On this night, I stopped, pulled into the old open-garage area with the pillars you had to be careful not to ram into when you parked. I walked up the two flights of steps, strolled by the door of #207, paused for a moment, and tried to see if I could hear the echoes of 1984. The cassette tapes of R.E.M. and Springsteen playing on the stereo. The wee-hours discussions and study-sessions with the windows wide open in the sweltering heat. The night when a carful of friends from Fort Worth came banging on that very door there, and redirected the future of my life.
Maybe if you gotta get down to get up, you gotta go back to go forward, too.

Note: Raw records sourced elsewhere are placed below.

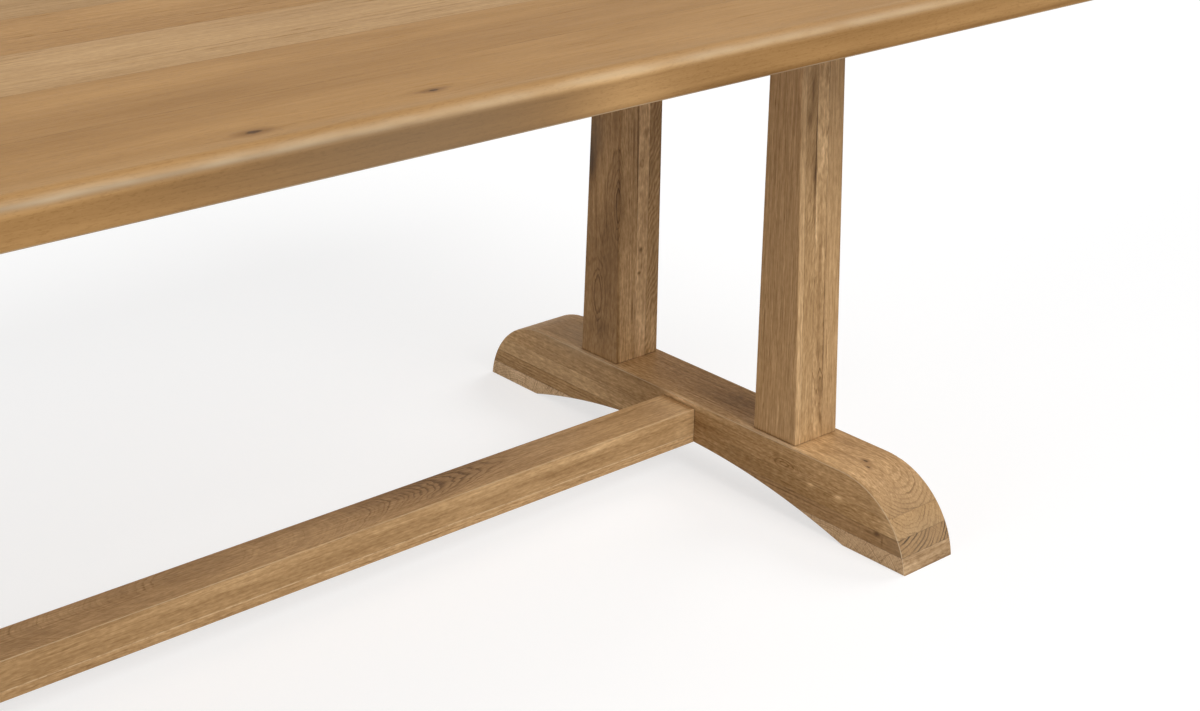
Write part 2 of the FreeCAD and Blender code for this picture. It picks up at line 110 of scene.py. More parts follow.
PORE_DULL = 0.2                  # what each layer does to the roughness
RAY_SHEEN = 0.06
STREAK_DULL = 0.15
RUB_SHEEN = 0.08
PORE_DROP = 0.7                  # and to the height of the bump
EARLY_DROP = 0.25
RAY_RISE = 0.1
BUMP_STRENGTH = 0.35
BUMP_DEPTH = 0.5 * MM

KNOT_LENGTHENED = 0.45           # a step along the grain counts for this much of one across
KNOT_RAGGED = 1.2                # how far a knot's rim strays, in radii
KNOT_PULL = 0.85                 # how much of the way the rings close in on it
KNOT_START = 0.5                 # where it starts to fade and is gone, in radii
KNOT_STOP = 1.2
HALO_STOP = 3.5
KNOT_SHOWN = 0.75                # how much a knot hides the wood
HALO_SHOWN = 0.45                # and how much the dark wood about it does
END_LINE_WIDTH = 1.6             # glue lines, in mm, at the ends of the grain
END_LINE_STRENGTH = 0.8
SIDE_LINE_WIDTH = 1.2            # and along the grain
GLUE_REACH = 0.6 * MM            # faces nearer than this touch
GLUED_SHARE = 0.4                # of a side, covered by its neighbours, for it to count as glued
FAR_AWAY = 10.0                  # where a side goes that has no glue line

# Boards that aren't picked out are cut by chance, within these. Lengths in mm.
CHANCE_HEART = (35.0, 95.0)      # from the board's centre to the tree's
CHANCE_ASIDE = 40.0
CHANCE_SLOPE = 14.0
CHANCE_RING = (2.8, 4.2)
CHANCE_TONES = ("biscuit", "honey", "tan")
CHANCE_SEED = 40.0


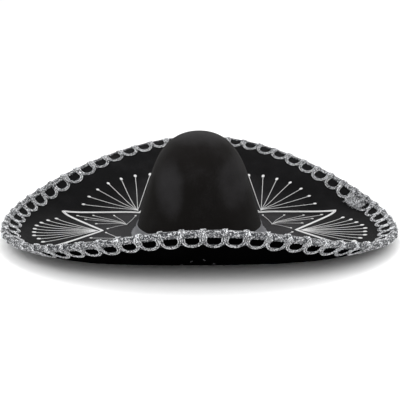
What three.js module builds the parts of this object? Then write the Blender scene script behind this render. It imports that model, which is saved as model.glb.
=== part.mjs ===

On the way home, Robert Earl Keen’s Rose Hotel struck a chord, somehow. He’s gone back, too, returning to Lost Highway after several albums elsewhere; dunno the circumstances really, but there’s something reassuring about this record (which Jeff Giddens wrote about at more length on the site HERE). Maybe it’s the perfectly captured cover of Townes Van Zandt’s “Flyin’ Shoes”. Or the sweet swaying waltz of “Goodbye Cleveland”. Or the Blaze Foley duct-tape recollection. No telling, exactly….but it sounded like what I needed to hear, as I took the long way home….past the retirement home where my parents have reserved space for some day looming ahead of us….past the graveyard where my grandmother resides and where they may be someday too….going back, and forward.
Tomorrow night, Keen’s guitarist, Rich Brotherton, will take the stage again with Toni Price for another Tuesday happy-hour at the Continental Club. Rumor has it that Toni’s longtime songwriting voice, Gwil Owen, will be part of things. Seen Toni play countless times; never seen her with Gwil. I suppose that’s just about right.